Question: Why does Northern Ireland accept blood from the rest of the UK where gay men are allowed to donate blood?
Answer: At times, blood stocks here are too low so there is an agreement that UK countries share blood stocks. This agreement has remained in place since November and between then and January 2012, Northern Ireland received over 100 units of blood from the rest of the UK.
Question: What happens when someone gives blood?

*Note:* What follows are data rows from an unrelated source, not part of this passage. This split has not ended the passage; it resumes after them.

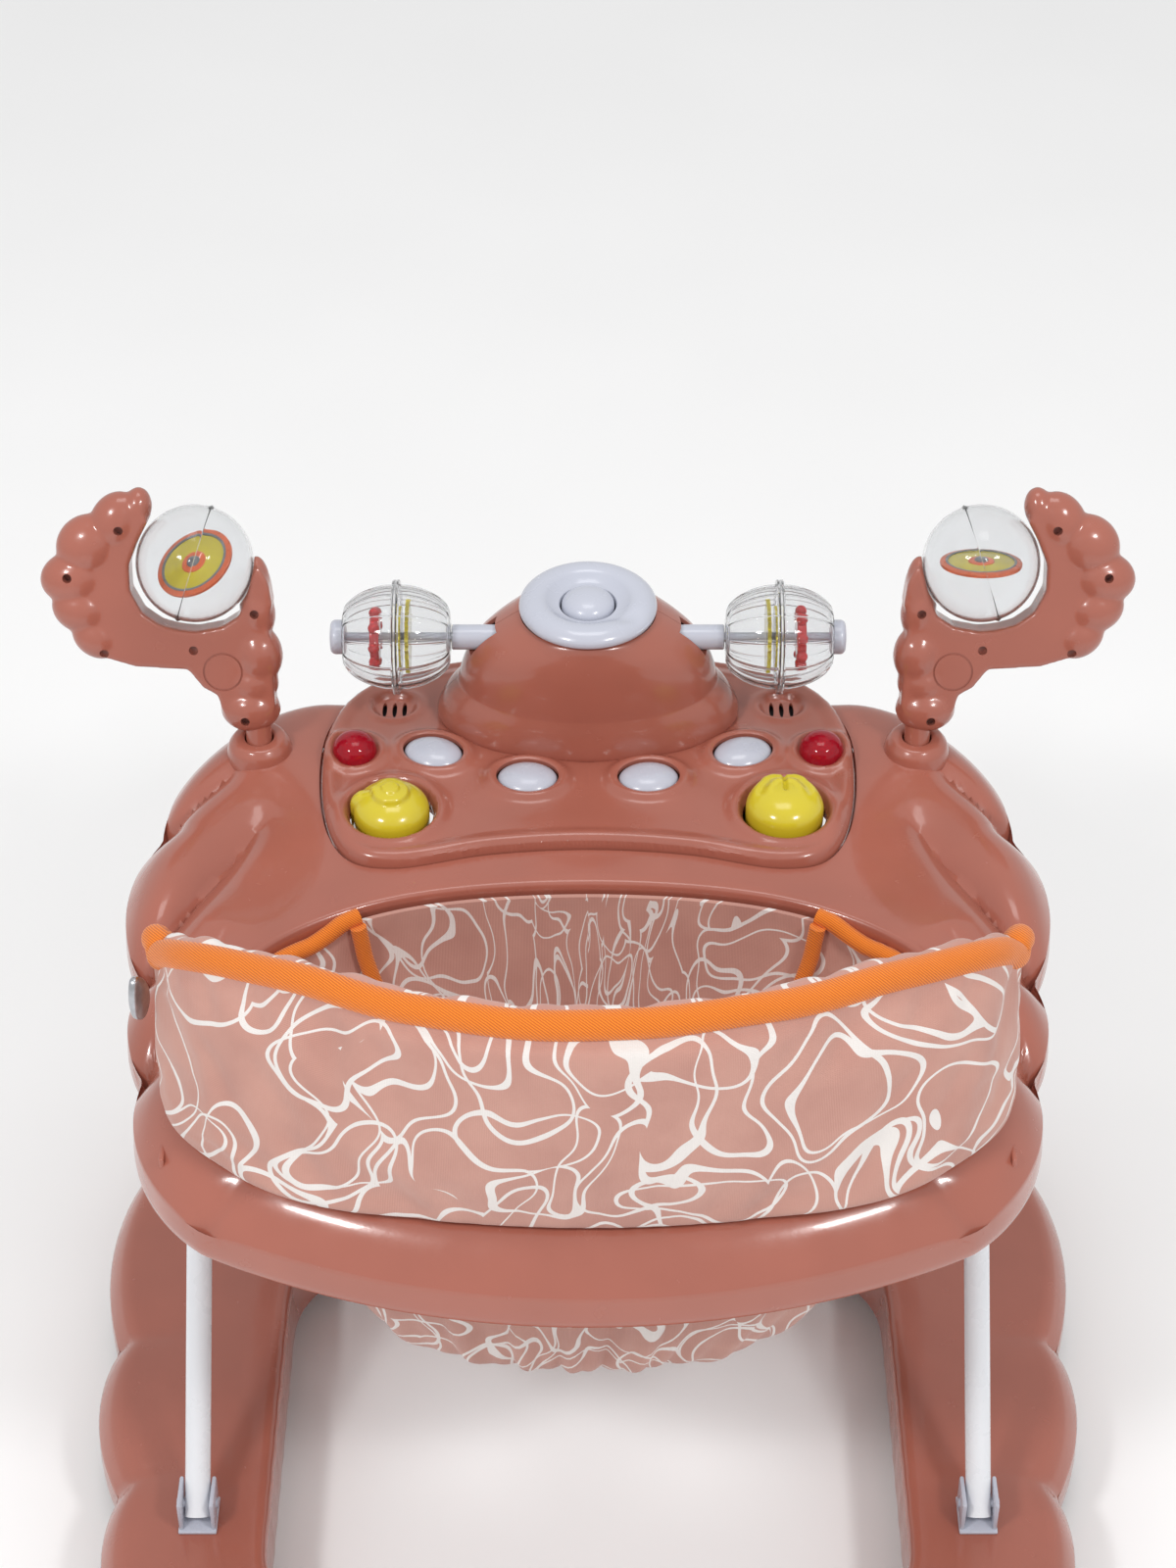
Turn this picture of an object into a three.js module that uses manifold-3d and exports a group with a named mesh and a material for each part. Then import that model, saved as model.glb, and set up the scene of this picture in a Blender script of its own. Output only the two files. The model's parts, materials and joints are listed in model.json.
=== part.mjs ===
// Baby walker: a rolling base, a folding X frame, and an upper tray with a toy panel and a fabric seat.
// Millimetres, +Z up, +Y towards the toys (the front), +X to the right.
// The origin is on the floor, under the middle of the base ring.
import * as THREE from "three";
import { mergeGeometries, mergeVertices } from "three/addons/utils/BufferGeometryUtils.js";
import Module from "manifold-3d";

const wasm = await Module();
wasm.setup();

// ---------------------------------------------------------------- driving dimensions
const GAP = 0.3; // between pieces that touch
const RUN = 0.3; // radial clearance of a pin in its hole
const WALL = 3; // moulded plastic wall
const SIDES = 14; // round plastic details
const SMALL_SIDES = 8; // pins and tubes
const LOBE_STEPS = 4; // straight pieces in each lobe of the tray and base

// Heights that the rest is set from.
const TRAY_TOP = 415;
const BASE_TOP = 66;

// Base ring: an upside-down channel that hides the casters. A lobe runs to its point with this bulge.
const BASE_RIM = 20;
const BASE_LOBES = [
  { to: [308, 165], bulge: 38 },
  { to: [313, 0], bulge: 16 },
  { to: [300, -120], bulge: 13 },
  { to: [225, -285], bulge: 34 },
];
const BASE_FRONT = { at: [180, 300], bulge: 45 };
const BASE_REAR_BULGE = 60;
const BASE_ROUND = 16;
const BASE_OPENING = { x: 200, front: 95, rear: -230, corner: 60 };
const BRAKE_PAD = { x: 70, y: 16, bottom: 8 };
const BRAKE_PAD_INSET = 13;

// Casters: a swivelling fork with a trailing wheel.
const WHEEL_RADIUS = 22;
const WHEEL_WIDTH = 14;
const WHEEL_SIDES = 16;
const AXLE_RADIUS = 2.5;
const CASTER_TRAIL = 14;
const FORK_WALL = 2.6;
const FORK_GAP = 1;
const STEM_RADIUS = 5;
const CASTERS = { front: [170, 215], middle: [257, 0], rear: [120, -281] };

// X frame: two U-shaped tubes, pinned together half way, each 400 mm between its ends' centres.
const LEG = 400;
const TUBE_RADIUS = 8;
const TUBE_WALL = 1.5;
const TUBE_BEND = 90;
const OUTER_TUBE_X = 244;
const INNER_TUBE_X = OUTER_TUBE_X - 2 * TUBE_RADIUS - 2;
const PIVOT_Y = -150;
const LOWER_PIVOT_Z = BASE_TOP + 14;
const UPPER_PIVOT_Z = TRAY_TOP - 42;
const SCISSOR_PIN_RADIUS = 2.5;
const PIVOT_PIN_RADIUS = 3;
const EAR_WALL = 3;
const EAR_HALF = 12;
const EAR_GAP = 1;
const FOLDED_ANGLE = 17.6; // degrees from flat when the walker is stored
const SLOT_PLATE = { x: 142, wall: 5, web: 6, lead: 14 };
const SLOT_PLAY = 0.6;

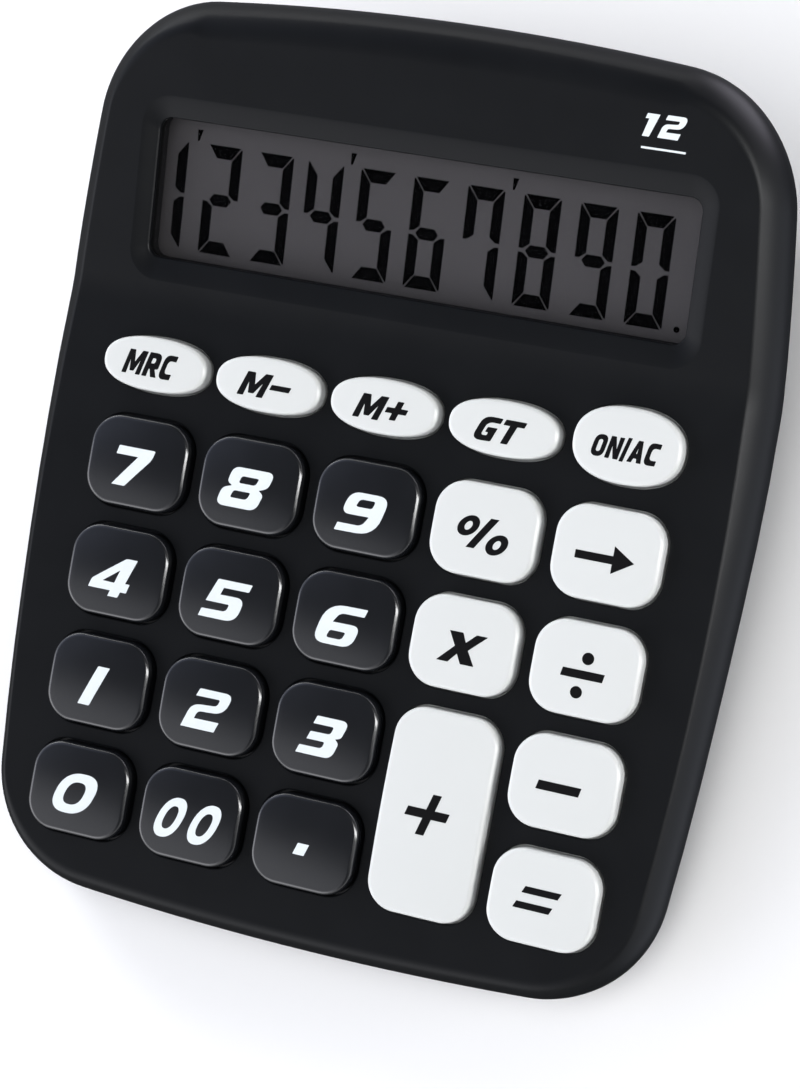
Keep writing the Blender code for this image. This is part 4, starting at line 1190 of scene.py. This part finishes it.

Answer: All donors fill out a questionnaire which assesses their eligibility. As long as they meet the criteria they are allowed to donate blood. All blood donations are tested on every occasion for evidence of infection with HIV, hepatitis B virus, hepatitis C virus, Human T-cell Lymphotropic Virus (HTLV), and syphilis. The tests used are now extremely sensitive but there is a period just after becoming infected when a donor's blood could test negative yet still pass on the infection to the recipient. This is why some people must wait a specified period before donating blood, such as people who have had a surgical procedure or those who have been in certain foreign countries.